** begin **

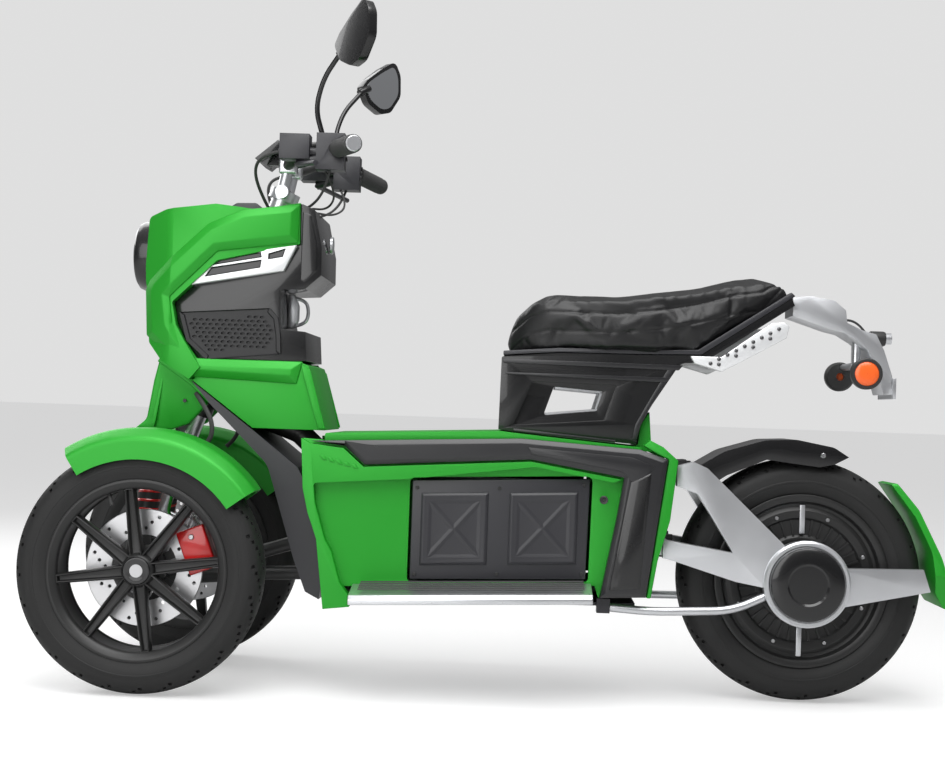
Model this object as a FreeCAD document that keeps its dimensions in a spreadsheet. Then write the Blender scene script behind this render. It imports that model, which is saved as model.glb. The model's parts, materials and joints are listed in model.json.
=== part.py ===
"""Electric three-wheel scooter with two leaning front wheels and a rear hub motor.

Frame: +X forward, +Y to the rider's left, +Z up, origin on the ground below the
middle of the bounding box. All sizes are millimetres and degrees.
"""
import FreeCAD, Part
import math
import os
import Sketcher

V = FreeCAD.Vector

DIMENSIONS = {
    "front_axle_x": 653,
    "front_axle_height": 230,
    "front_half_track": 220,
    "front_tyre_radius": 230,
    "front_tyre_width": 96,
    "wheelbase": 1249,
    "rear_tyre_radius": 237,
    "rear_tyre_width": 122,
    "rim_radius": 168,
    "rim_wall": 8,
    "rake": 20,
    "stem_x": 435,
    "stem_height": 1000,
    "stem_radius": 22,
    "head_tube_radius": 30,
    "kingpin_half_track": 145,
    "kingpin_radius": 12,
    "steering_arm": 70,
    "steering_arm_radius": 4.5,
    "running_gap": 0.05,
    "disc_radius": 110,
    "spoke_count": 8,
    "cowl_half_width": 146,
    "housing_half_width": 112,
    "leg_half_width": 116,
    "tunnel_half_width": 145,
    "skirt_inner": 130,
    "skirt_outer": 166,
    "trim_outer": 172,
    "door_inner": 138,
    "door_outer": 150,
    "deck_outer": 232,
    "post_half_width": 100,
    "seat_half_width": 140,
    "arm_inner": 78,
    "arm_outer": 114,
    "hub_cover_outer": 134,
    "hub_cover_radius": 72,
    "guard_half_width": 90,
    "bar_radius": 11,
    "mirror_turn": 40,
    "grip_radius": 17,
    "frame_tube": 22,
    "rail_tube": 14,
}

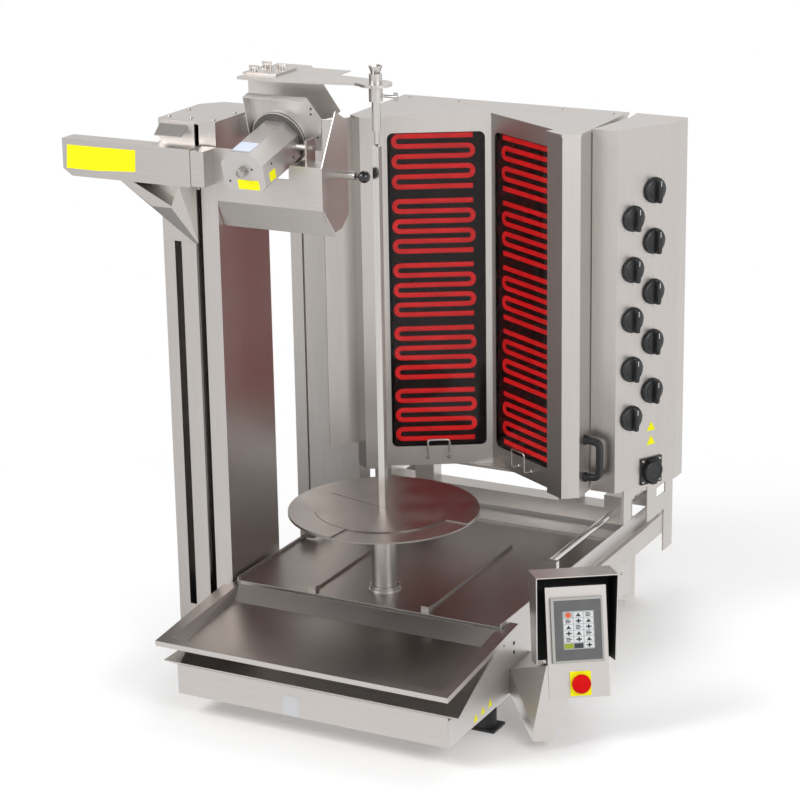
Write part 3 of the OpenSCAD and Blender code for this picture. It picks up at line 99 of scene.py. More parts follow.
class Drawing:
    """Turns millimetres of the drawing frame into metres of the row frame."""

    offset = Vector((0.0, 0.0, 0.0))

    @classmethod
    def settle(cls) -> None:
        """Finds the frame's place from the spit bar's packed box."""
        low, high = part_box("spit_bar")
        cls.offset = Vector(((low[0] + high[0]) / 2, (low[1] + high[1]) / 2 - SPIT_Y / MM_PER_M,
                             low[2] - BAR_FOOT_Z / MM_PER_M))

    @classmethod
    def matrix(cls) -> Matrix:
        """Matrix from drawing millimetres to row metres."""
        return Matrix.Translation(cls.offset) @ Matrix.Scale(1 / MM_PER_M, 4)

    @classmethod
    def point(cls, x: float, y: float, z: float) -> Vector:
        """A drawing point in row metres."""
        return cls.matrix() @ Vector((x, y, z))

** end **

**WHAT THE TASK ASKS:**
Reproduce each entry above exactly, keeping every word.

**THE COMPLETED TASK:**
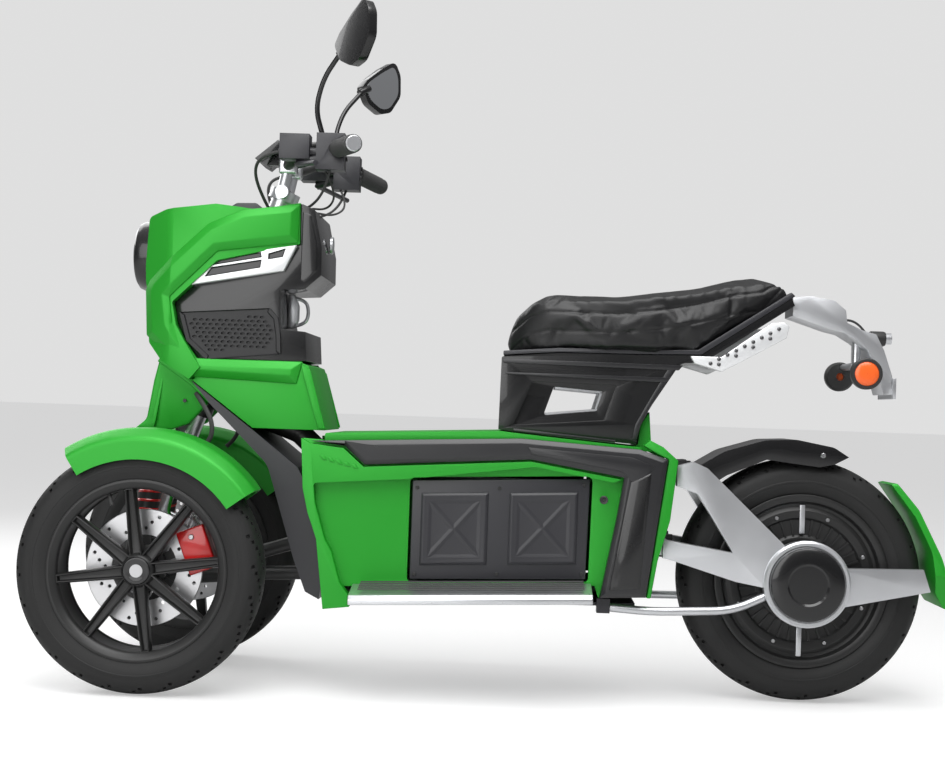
Model this object as a FreeCAD document that keeps its dimensions in a spreadsheet. Then write the Blender scene script behind this render. It imports that model, which is saved as model.glb. The model's parts, materials and joints are listed in model.json.
=== part.py ===
"""Electric three-wheel scooter with two leaning front wheels and a rear hub motor.

Frame: +X forward, +Y to the rider's left, +Z up, origin on the ground below the
middle of the bounding box. All sizes are millimetres and degrees.
"""
import FreeCAD, Part
import math
import os
import Sketcher

V = FreeCAD.Vector

DIMENSIONS = {
    "front_axle_x": 653,
    "front_axle_height": 230,
    "front_half_track": 220,
    "front_tyre_radius": 230,
    "front_tyre_width": 96,
    "wheelbase": 1249,
    "rear_tyre_radius": 237,
    "rear_tyre_width": 122,
    "rim_radius": 168,
    "rim_wall": 8,
    "rake": 20,
    "stem_x": 435,
    "stem_height": 1000,
    "stem_radius": 22,
    "head_tube_radius": 30,
    "kingpin_half_track": 145,
    "kingpin_radius": 12,
    "steering_arm": 70,
    "steering_arm_radius": 4.5,
    "running_gap": 0.05,
    "disc_radius": 110,
    "spoke_count": 8,
    "cowl_half_width": 146,
    "housing_half_width": 112,
    "leg_half_width": 116,
    "tunnel_half_width": 145,
    "skirt_inner": 130,
    "skirt_outer": 166,
    "trim_outer": 172,
    "door_inner": 138,
    "door_outer": 150,
    "deck_outer": 232,
    "post_half_width": 100,
    "seat_half_width": 140,
    "arm_inner": 78,
    "arm_outer": 114,
    "hub_cover_outer": 134,
    "hub_cover_radius": 72,
    "guard_half_width": 90,
    "bar_radius": 11,
    "mirror_turn": 40,
    "grip_radius": 17,
    "frame_tube": 22,
    "rail_tube": 14,
}

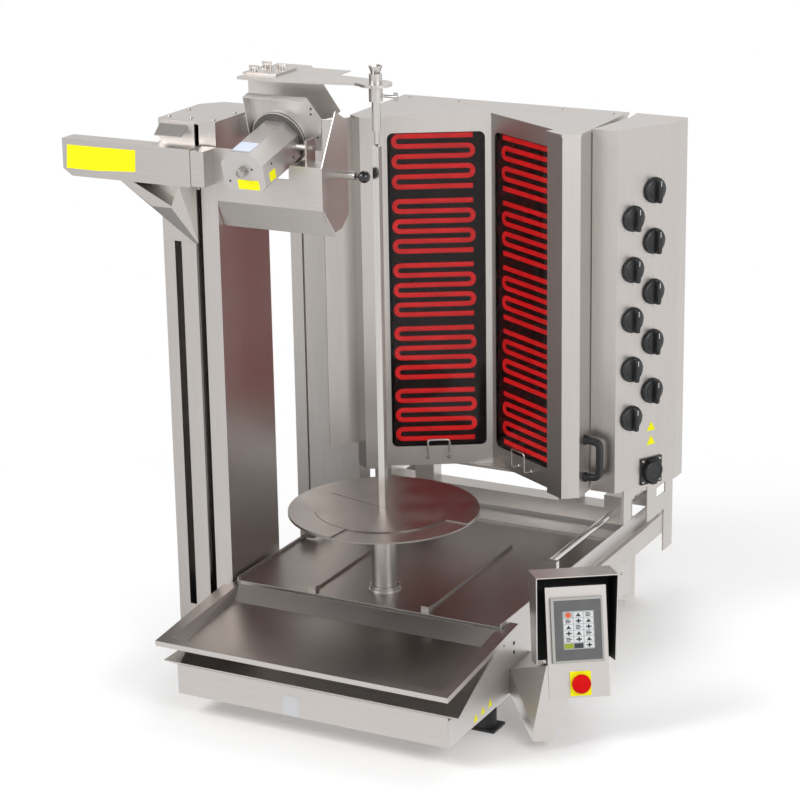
Write part 3 of the OpenSCAD and Blender code for this picture. It picks up at line 99 of scene.py. More parts follow.
class Drawing:
    """Turns millimetres of the drawing frame into metres of the row frame."""

    offset = Vector((0.0, 0.0, 0.0))

    @classmethod
    def settle(cls) -> None:
        """Finds the frame's place from the spit bar's packed box."""
        low, high = part_box("spit_bar")
        cls.offset = Vector(((low[0] + high[0]) / 2, (low[1] + high[1]) / 2 - SPIT_Y / MM_PER_M,
                             low[2] - BAR_FOOT_Z / MM_PER_M))

    @classmethod
    def matrix(cls) -> Matrix:
        """Matrix from drawing millimetres to row metres."""
        return Matrix.Translation(cls.offset) @ Matrix.Scale(1 / MM_PER_M, 4)

    @classmethod
    def point(cls, x: float, y: float, z: float) -> Vector:
        """A drawing point in row metres."""
        return cls.matrix() @ Vector((x, y, z))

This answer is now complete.